Congressman Nick Rahall's failed bid for a 20th term in West Virginia this cycle, combined with a narrow loss by Nick Casey to Alex Mooney in Shelley Moore Capito's open seat, means that West Virginia Democrats will be shut out of the state's U.S. House delegation for the first time in over 90 years. The Republican sweep by two-term incumbent David McKinley in the 1st CD, Mooney in the 2nd, and Evan Jenkins over Rahall in the 3rd marks the first time the GOP has held all seats in the chamber from West Virginia since the Election of 1920. During the 67th Congress (1921-1923) all six seats from the state were controlled by the GOP. Since the Election of 1922, Democrats have won 76 percent of all U.S. House elections in the Mountain State - capturing 172 seats compared to 54 for the GOP.


Home Field Advantage?

When the 114th Congress convenes in a few days, Maine will be represented by one home-grown U.S. Representative: Waterville-born Republican Bruce Poliquin.

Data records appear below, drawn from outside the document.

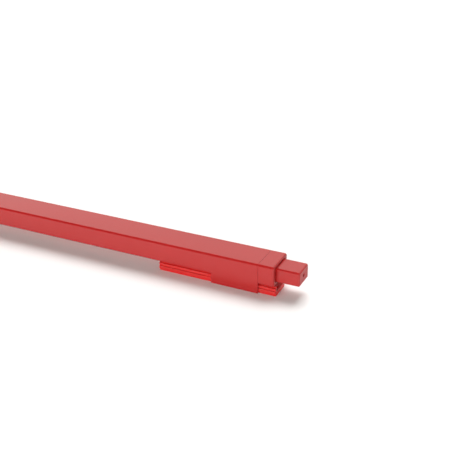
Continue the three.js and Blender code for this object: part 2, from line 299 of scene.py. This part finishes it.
def combine(obj, block, operation):
    """Joins a block, given as its two corners in millimetres, to an object or cuts it away."""
    low, high = block
    bm = bmesh.new()
    bmesh.ops.create_cube(bm, size=1)
    for vert in bm.verts:
        sides = [high[k] if vert.co[k] > 0 else low[k] for k in range(3)]
        vert.co = in_frame(sides[0], sides[1:])
    tool = new_object("tool", bm)
    modifier = obj.modifiers.new("combine", "BOOLEAN")
    modifier.operation = operation
    modifier.solver = "EXACT"
    modifier.object = tool
    graph = bpy.context.evaluated_depsgraph_get()
    mesh = bpy.data.meshes.new_from_object(obj.evaluated_get(graph))
    obj.modifiers.clear()
    obj.data = mesh
    bpy.data.objects.remove(tool)


def peg(station, extra):
    """The block of one peg that holds the clip's wall to the barrel, or with extra of its hole."""
    low = (station - PEG_HALF_LENGTH - extra, PEG_FRONT - extra, UNDERSIDE - PEG_ROOT)
    high = (station + PEG_HALF_LENGTH + extra, PEG_BACK + extra, UNDERSIDE + PEG_DEPTH + extra)
    return low, high


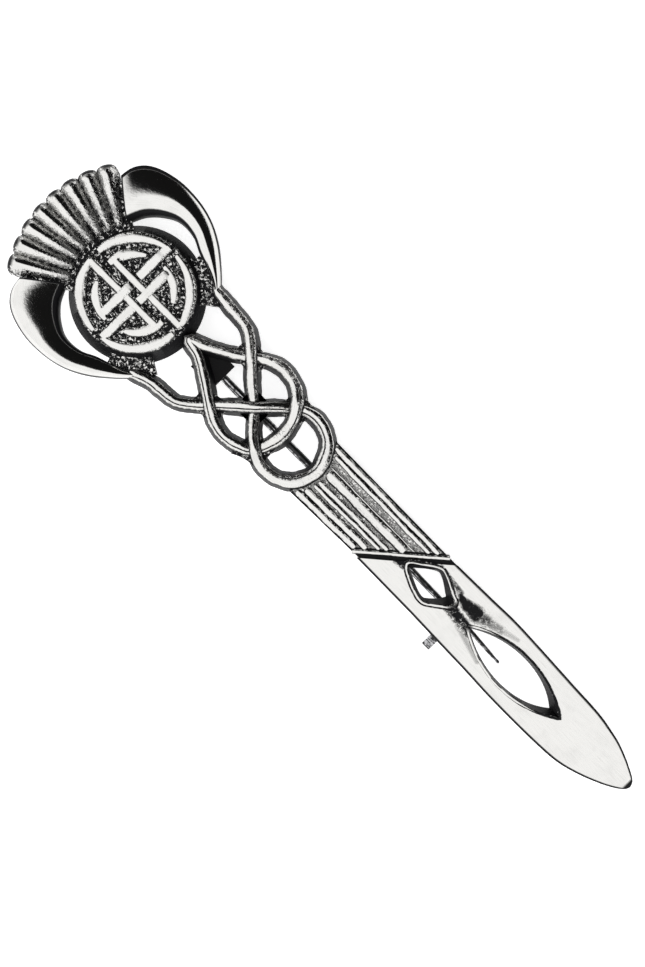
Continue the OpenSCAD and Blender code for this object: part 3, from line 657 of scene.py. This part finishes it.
def panel_shells(p, sizes, relief):
    """The panel's floor and its ribs, each rib run from the arc round the ring to the raised line beside
    the slanting groove. A rib starts and ends narrower, and has its whole width after a 35th of its length
    and until a 100th before its end."""
    low, high = PANEL_EDGES
    count, end_share = 60, 0.6

    def near(side):
        y = side * sizes.panel_half
        return np.array([p.ring_side(y) - sizes.ring_gap * (0.7 + 1.3 * side**4), y])

    def far(side):
        y = side * sizes.panel_end_half
        return np.array([p.slant(y) - p.half_groove, y])

    under = np.array([sizes.groove_w * 2, 0])
    ring_x = p.ring_end - p.ring_foot
    floor = [
        [ring_x, near(low)[1] * 0.6], near(low), far(low) + under, far(high) + under, near(high),
        [ring_x, near(high)[1] * 0.6],
    ]
    line = np.array([p.line_run, 0])
    groove = [far(low) - line, far(low) + under, far(high) + under, far(high) - line]
    black, coarse = (np.repeat(pair, len(floor)) for pair in ([1, 0.5], [0.1, 1]))
    shells = [
        plate("panel_floor", floor, relief.web_h, black, coarse),
        plate("groove_floor", groove, relief.web_h + 0.00002, grain=0.15),
    ]
    for i, (one, other) in enumerate(((low, PANEL_RIBS[0][0]), (PANEL_RIBS[-1][1], high))):
        strip = [near(one), far(one), far(other), near(other)]
        shells.append(plate(f"panel_edge_{i + 1}", strip, relief.web_h + 0.0001, grain=0.1))
    for i, (below, above, rise) in enumerate(PANEL_RIBS):
        middle = (below + above) / 2
        starts = middle * sizes.panel_half
        ends = middle * sizes.panel_end_half
        x = np.linspace(near(middle)[0], p.slant(ends) - p.half_groove - p.line_run, count)
        t = (x - x[0]) / (x[-1] - x[0])
        y = starts + (ends - starts) * t
        half = (above - below) / 2 * (sizes.panel_half + (sizes.panel_end_half - sizes.panel_half) * t)
        height = relief.web_h + rise * (relief.panel_h - relief.web_h)
        fade = np.minimum(1, np.minimum(t * 14, (1 - t) * 40) + end_share)
        path = np.column_stack([x, y, half * fade, np.full(count, height)])
        shells.append(raised_band(f"panel_rib_{i + 1}", path, FLAT_SECTION, 0.02, seed=i * 1.3,
                                  wander=0.00006))
    height = (relief.web_h + relief.panel_h) / 2
    path = np.column_stack([
        np.linspace(far(low), far(high), count), np.full(count, sizes.line_w * 0.5), np.full(count, height),
    ])
    shells.append(raised_band("groove_line", path, BAND_SECTION, 0.1, seed=5.0))
    return shells


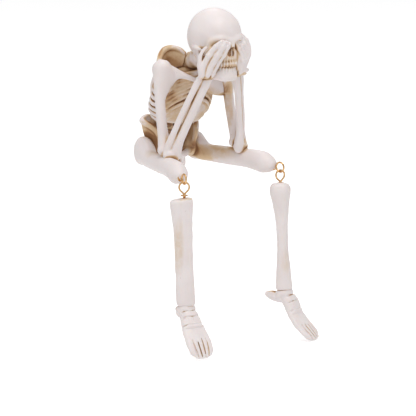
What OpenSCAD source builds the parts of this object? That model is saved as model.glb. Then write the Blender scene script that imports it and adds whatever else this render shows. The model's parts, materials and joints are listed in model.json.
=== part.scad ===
// Seated skeleton figure for a shelf edge, with hands over the eyes and
// lower legs that dangle from interlocked screw eyes.
// Millimetres. +Z up, the figure faces -Y, its left side is +X.
// Origin: on the mid-plane, in the seat plane, below the hip joints.

/* [Thighs] */
// Sideways distance from the mid-plane to the knee screw eye
knee_x = 34.2; // [32:0.1:36]
// Forward distance from the hip line to the knee face
knee_y = 59.8; // [56:0.1:64]
// Height of the knee screw eye above the seat plane
knee_z = 5.1; // [4.5:0.1:6]
// Splay of each thigh from straight ahead, degrees
thigh_splay = 11.5; // [9:0.5:14]

/* [Lower legs] */
// Length of the shin casting, collar face to ankle seam
shin_len = 64; // [56:0.5:70]
// Length of the foot from ankle front to toe tips
foot_len = 31; // [28:0.5:36]
// How far the toes point down from horizontal, degrees
foot_pitch = 48; // [35:1:55]
// Turn of the left foot away from the mid-plane, degrees
left_foot_turn = 20; // [0:1:24]
// Turn of the right foot away from the mid-plane, degrees
right_foot_turn = 5; // [0:1:24]

/* [Knee hardware] */
// Wire diameter of the screw eyes
wire_d = 1.05; // [0.9:0.05:1.15]
// Outside diameter of the round thigh eye
eye_od = 6.8; // [6.4:0.1:7.2]
// Outside width of the drop-shaped shin eye
drop_w = 6.9; // [6.4:0.1:7.2]
// Length of each threaded shank inside the resin
shank_len = 8; // [6:0.5:10]
// Collar diameter
collar_d = 4.4; // [3.8:0.1:5]
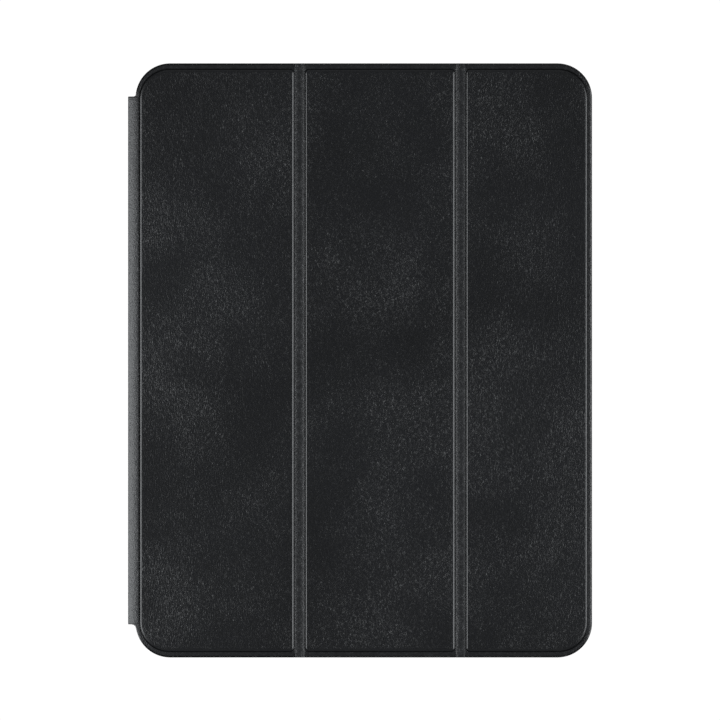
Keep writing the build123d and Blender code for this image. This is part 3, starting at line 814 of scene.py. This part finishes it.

With the departure of Millinocket-born Mike Michaud, who launched a failed gubernatorial bid, the Pine Tree State was poised to send a House delegation to D.C. without any Maine-born members for the first time since 1821. Three-term U.S. Rep. Chellie Pingree (born in Minnesota) coasted to reelection as expected, however Poliquin edged Kentucky-born Emily Cain by 5.3 points to keep the streak alive. Since 1876, a total of 208 of the 222 candidates elected to the nation's lower legislative chamber from the state have been born in Maine, or 94 percent.